Music Technology staff provided live music, and there were also drinks and canapes on-hand for visitors.
“We were all very impressed with how seriously the students took this project, and the quality of the end results,” said Louise Gaskin, Head of Creative Arts at Nescot.
“We designed this project as a way of challenging our students technically and creatively, as well as giving them a tight deadline and a lot of autonomy.
“This project is also a great opportunity for our students to push themselves emotionally with the subjects they chose, and philosophically as they think about the role that film-making can play in society.”
Abi Partington-Moran, the Curriculum and Standards Coordinator for Creative Media, praised the students’ dedication.
“The students thought hard about the range of skills and techniques they have learnt on the course, and how to incorporate those for maximum effect,” she said.

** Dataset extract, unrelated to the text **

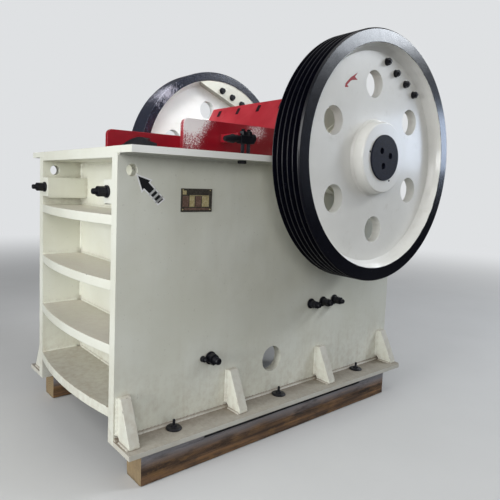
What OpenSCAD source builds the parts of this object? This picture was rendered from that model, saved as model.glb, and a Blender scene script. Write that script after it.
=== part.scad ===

“Working on difficult subjects also showed the students how they as professionals can use their art to expose topics or ideas, and provoke the viewer.
“It has also given the students the language and the opportunity to talk to each other about difficult subjects, so that they can inform and support one another.”
Ruben Mangatal-Francis chose the theme of colonisation for his piece, entitled ‘Chindi’. He projected his film onto a sheet, which he had burnt and spray-painted, and he included hand-drawn artwork.
“It was a hard project, I’m happy with how it turned out,” he said. “I really pushed myself with my concept, and I tried to carry my ideas through from filming to post-production, and I learnt a lot.
“I worked on my own, and I liked the autonomy, but I missed having a crew to bounce ideas off. We all supported each other by acting in each other’s films.”